Ontology Completion with Graph-based Machine Learning: A Comprehensive Evaluation

This repository contains code that is used and presented as part of the paper Ontology Completion with Graph-based Machine Learning: A Comprehensive Evaluation, that can be found here.

Getting started

To use the code, first download it to your computer. This can be done by running the following command.

git clone git@github.com:smeznar/anomaly-detection-in-ontologies.git

After this you need to setup the environment. To run the code we suggest using a Docker image provided in this repository. You can build the image by using the command

sudo docker build -t link-analysis .

from the root folder. Note that the docker version uses CPU-only PyTorch.

The environment can also be set up manually.
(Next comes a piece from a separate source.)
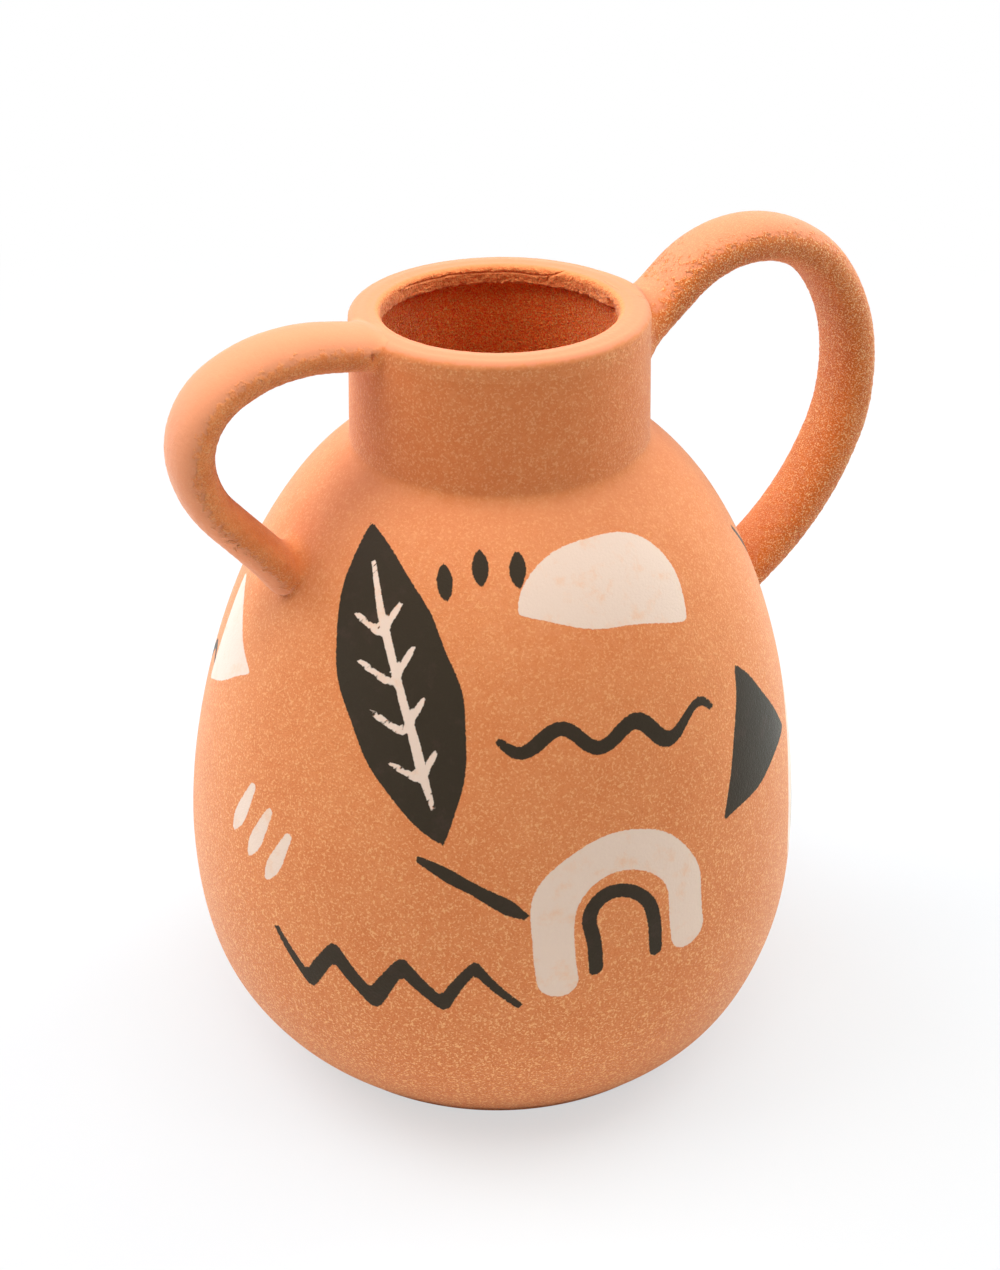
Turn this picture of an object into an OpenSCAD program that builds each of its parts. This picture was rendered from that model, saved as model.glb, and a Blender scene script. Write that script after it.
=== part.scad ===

We suggest using python 3.6, as some dependencies need this version to work optimally. Using pip, dependencies can be satisfied by running the following commands from the root folder:

pip install -r requirements.txt
pip install torch==1.10.0+cpu -f https://download.pytorch.org/whl/cpu/torch_stable.html
pip install torch-scatter torch-sparse torch-cluster torch-spline-conv torch-geometric -f https://data.pyg.org/whl/torch-1.10.0+cpu.html

Your environment should now be ready, follow the instructions in the sections below for more information regarding the transformation of ontologies into a graph (and format used throughout all other parts of the repository), run link prediction, create recommendations for missing and redundant edges, and create explanations of the predicted recommendations.

Ontology to graph transformation

To use the code in other sections, we first need to transform the ontology into a graph. Our code can read two different formats (JSON and txt). The JSON format is structured as:

{"graphs": {
    "nodes":[{
    	"id": "string" ,
        "type": "string",
        "lbl": "string"}],
    "edges":[{
        "sub": "string",
        "pred": "string",
        "obj": "string"}]}}

where nodes is a list of nodes with id "id", type "type", and label "lbl", and edges are triplets where "sub" is the subject, "pred" predicate (relation), and "obj" object.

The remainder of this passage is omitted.